Richards may be referring to this kind of oopsie when she talks about “spillage” being a risk related to retention.

The civil liberties and privacy risks related to retention are that NSA (1) may possibly retain data that it is no longer authorized to retain; (2) may possibly fail to completely remove data the Agency was not authorized to acquire; and (3) may potentially lose data because of “spillage,” improper intentional disclosure, or malicious exfiltration.

But nowhere does she consider the privacy implications of having a “technical database” data retention exemption even for Section 702 data, and then subjecting that raw data to the most exotic projects NSA’s research staff can think of.

And given that she elsewhere relies on President Obama’s PPD-28 as if it did anything to protect privacy, note that that policy specifically exempts SIGDEV from its limits.

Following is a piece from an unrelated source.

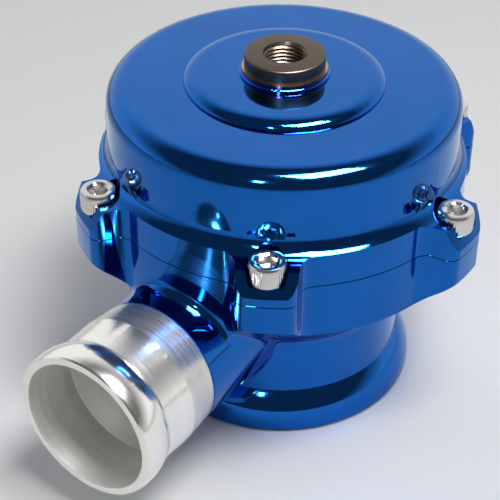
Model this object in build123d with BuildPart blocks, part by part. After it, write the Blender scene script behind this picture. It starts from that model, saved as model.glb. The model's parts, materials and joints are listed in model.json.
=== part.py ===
from build123d import *
import os
from math import acos, degrees, radians, sqrt, tan

# Blow-off valve: a poppet in the inlet flange, lifted by a rolling diaphragm against a spring.
# The valve axis is +Z from the middle of the inlet flange's face, the outlet points along -Y,
# and every length is in millimetres.

# Clearances
press_clearance = 0.01  # metal ring in the bore that holds it
running_clearance = 0.03  # stem in its guide, radial
thread_clearance = 0.05  # male thread in its tapped hole
screw_clearance = 0.25  # screw shank in the cap's drilled hole
rubber_clearance = 0.05  # seal beside the walls of its groove
spigot_clearance = 0.03  # adapter spigot in the branch
end_clearance = 0.25  # end of a spigot above the floor of its socket
roll_clearance = 0.4  # rolling diaphragm beside the housing
skirt_clearance = 0.3  # rolling diaphragm beside the piston skirt
stop_clearance = 0.3  # valve hub below the guide boss at full lift

# Travel
valve_lift = 12.0

# How closely a round face or edge matches the radius it is picked by
radius_match = 0.001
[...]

Unless otherwise specified, this directive shall apply to signals intelligence activities conducted in order to collect communications or information about communications, except that it shall not apply to signals intelligence activities undertaken to test or develop signals intelligence capabilities.

We know NSA doesn’t abide by privacy rules for its research function. Not only does that mean a lot of probably legitimate research evades scrutiny, it also creates a space where NSA can conduct spying, in the name of research, that wouldn’t fulfill any of these privacy protections.

That’s a glaring privacy risk. One she chooses not to mention at all in her report.